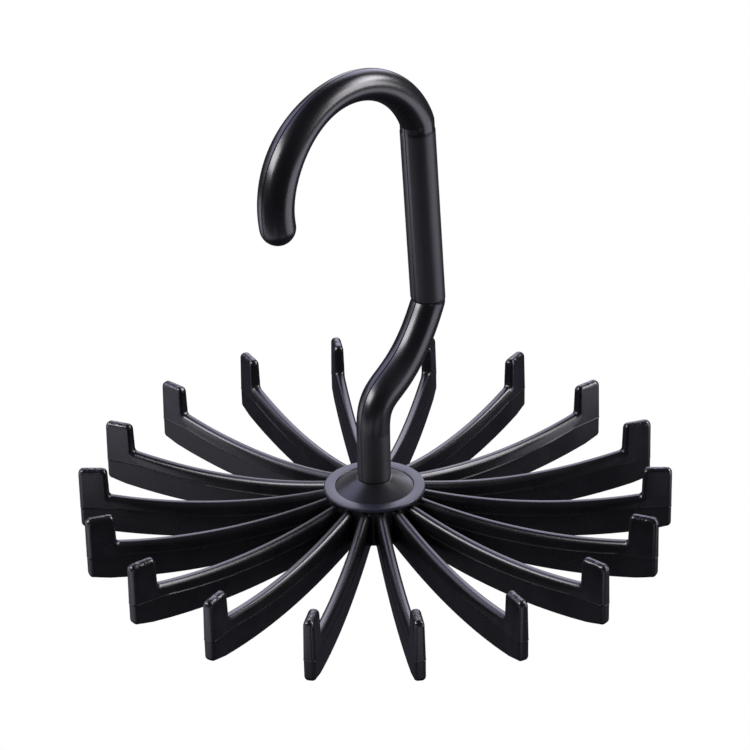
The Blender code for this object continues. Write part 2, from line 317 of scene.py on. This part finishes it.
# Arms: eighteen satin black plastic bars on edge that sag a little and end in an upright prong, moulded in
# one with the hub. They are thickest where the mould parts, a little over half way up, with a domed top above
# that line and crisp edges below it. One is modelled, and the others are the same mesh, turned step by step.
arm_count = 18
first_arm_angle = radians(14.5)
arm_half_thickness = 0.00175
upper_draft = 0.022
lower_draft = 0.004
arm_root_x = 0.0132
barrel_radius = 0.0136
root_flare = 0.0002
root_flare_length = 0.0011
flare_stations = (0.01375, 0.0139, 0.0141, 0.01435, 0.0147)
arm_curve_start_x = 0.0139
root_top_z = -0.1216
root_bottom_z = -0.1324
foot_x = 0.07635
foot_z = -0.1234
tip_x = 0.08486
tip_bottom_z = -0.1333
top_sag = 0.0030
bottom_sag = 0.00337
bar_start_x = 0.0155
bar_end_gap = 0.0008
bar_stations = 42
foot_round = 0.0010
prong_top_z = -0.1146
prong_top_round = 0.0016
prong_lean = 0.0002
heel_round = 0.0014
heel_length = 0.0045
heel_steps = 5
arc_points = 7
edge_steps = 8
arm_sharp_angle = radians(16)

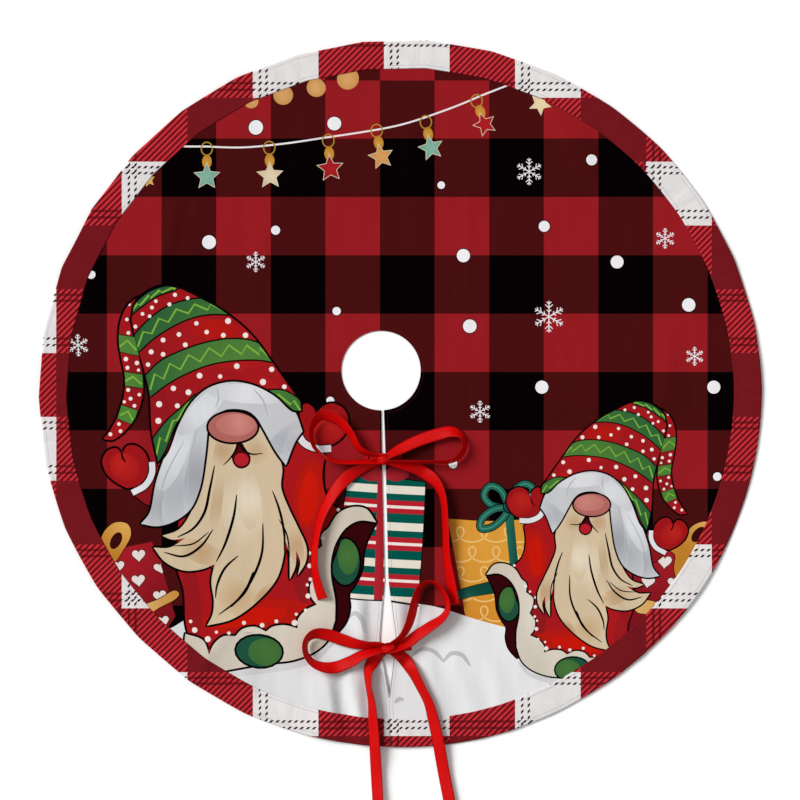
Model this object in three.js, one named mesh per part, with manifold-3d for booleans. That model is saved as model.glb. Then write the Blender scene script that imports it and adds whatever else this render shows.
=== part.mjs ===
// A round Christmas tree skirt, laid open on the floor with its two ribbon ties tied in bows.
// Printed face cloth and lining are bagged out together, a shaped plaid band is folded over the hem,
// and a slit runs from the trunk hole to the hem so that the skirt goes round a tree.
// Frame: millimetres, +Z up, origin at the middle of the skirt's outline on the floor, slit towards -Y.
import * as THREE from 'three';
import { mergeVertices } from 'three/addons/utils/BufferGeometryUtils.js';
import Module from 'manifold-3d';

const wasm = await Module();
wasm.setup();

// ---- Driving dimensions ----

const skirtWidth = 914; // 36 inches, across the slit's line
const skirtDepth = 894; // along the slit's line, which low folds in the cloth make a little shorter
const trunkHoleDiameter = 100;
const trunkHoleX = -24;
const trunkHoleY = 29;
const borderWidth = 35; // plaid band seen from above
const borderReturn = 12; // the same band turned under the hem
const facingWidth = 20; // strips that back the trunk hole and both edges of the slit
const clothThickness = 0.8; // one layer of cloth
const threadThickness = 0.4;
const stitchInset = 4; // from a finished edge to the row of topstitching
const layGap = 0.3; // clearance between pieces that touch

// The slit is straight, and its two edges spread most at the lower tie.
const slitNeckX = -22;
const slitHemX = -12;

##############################

#### Directions
Write the data out again in full and exactly.

#### Problem solution
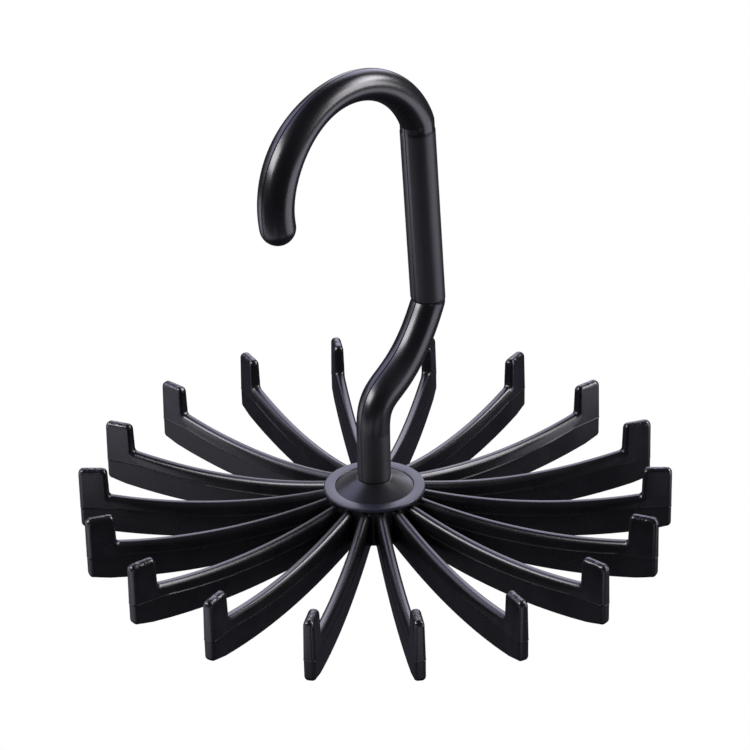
The Blender code for this object continues. Write part 2, from line 317 of scene.py on. This part finishes it.
# Arms: eighteen satin black plastic bars on edge that sag a little and end in an upright prong, moulded in
# one with the hub. They are thickest where the mould parts, a little over half way up, with a domed top above
# that line and crisp edges below it. One is modelled, and the others are the same mesh, turned step by step.
arm_count = 18
first_arm_angle = radians(14.5)
arm_half_thickness = 0.00175
upper_draft = 0.022
lower_draft = 0.004
arm_root_x = 0.0132
barrel_radius = 0.0136
root_flare = 0.0002
root_flare_length = 0.0011
flare_stations = (0.01375, 0.0139, 0.0141, 0.01435, 0.0147)
arm_curve_start_x = 0.0139
root_top_z = -0.1216
root_bottom_z = -0.1324
foot_x = 0.07635
foot_z = -0.1234
tip_x = 0.08486
tip_bottom_z = -0.1333
top_sag = 0.0030
bottom_sag = 0.00337
bar_start_x = 0.0155
bar_end_gap = 0.0008
bar_stations = 42
foot_round = 0.0010
prong_top_z = -0.1146
prong_top_round = 0.0016
prong_lean = 0.0002
heel_round = 0.0014
heel_length = 0.0045
heel_steps = 5
arc_points = 7
edge_steps = 8
arm_sharp_angle = radians(16)

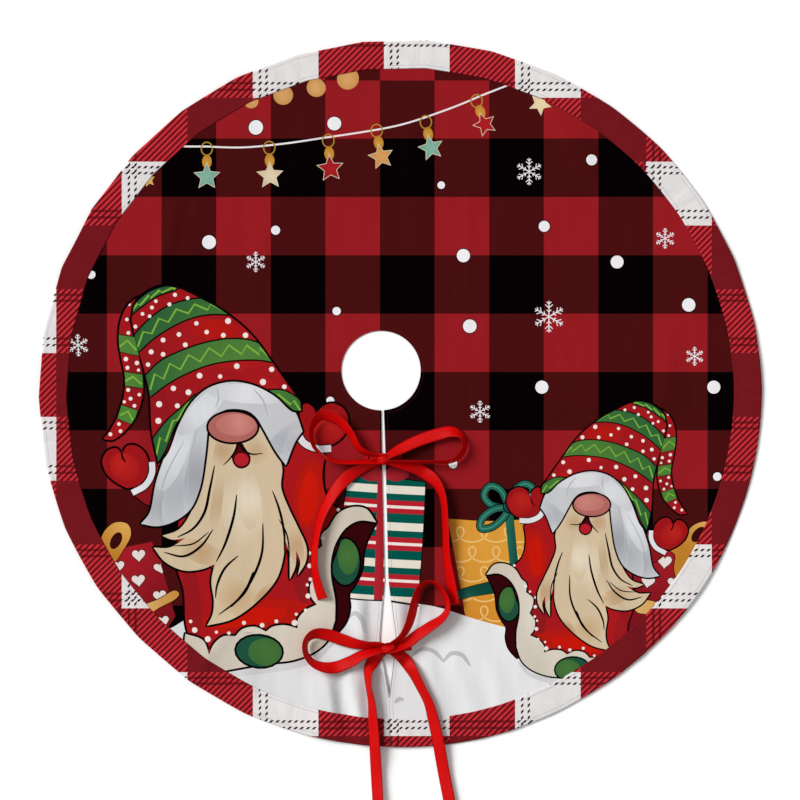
Model this object in three.js, one named mesh per part, with manifold-3d for booleans. That model is saved as model.glb. Then write the Blender scene script that imports it and adds whatever else this render shows.
=== part.mjs ===
// A round Christmas tree skirt, laid open on the floor with its two ribbon ties tied in bows.
// Printed face cloth and lining are bagged out together, a shaped plaid band is folded over the hem,
// and a slit runs from the trunk hole to the hem so that the skirt goes round a tree.
// Frame: millimetres, +Z up, origin at the middle of the skirt's outline on the floor, slit towards -Y.
import * as THREE from 'three';
import { mergeVertices } from 'three/addons/utils/BufferGeometryUtils.js';
import Module from 'manifold-3d';

const wasm = await Module();
wasm.setup();

// ---- Driving dimensions ----

const skirtWidth = 914; // 36 inches, across the slit's line
const skirtDepth = 894; // along the slit's line, which low folds in the cloth make a little shorter
const trunkHoleDiameter = 100;
const trunkHoleX = -24;
const trunkHoleY = 29;
const borderWidth = 35; // plaid band seen from above
const borderReturn = 12; // the same band turned under the hem
const facingWidth = 20; // strips that back the trunk hole and both edges of the slit
const clothThickness = 0.8; // one layer of cloth
const threadThickness = 0.4;
const stitchInset = 4; // from a finished edge to the row of topstitching
const layGap = 0.3; // clearance between pieces that touch

// The slit is straight, and its two edges spread most at the lower tie.
const slitNeckX = -22;
const slitHemX = -12;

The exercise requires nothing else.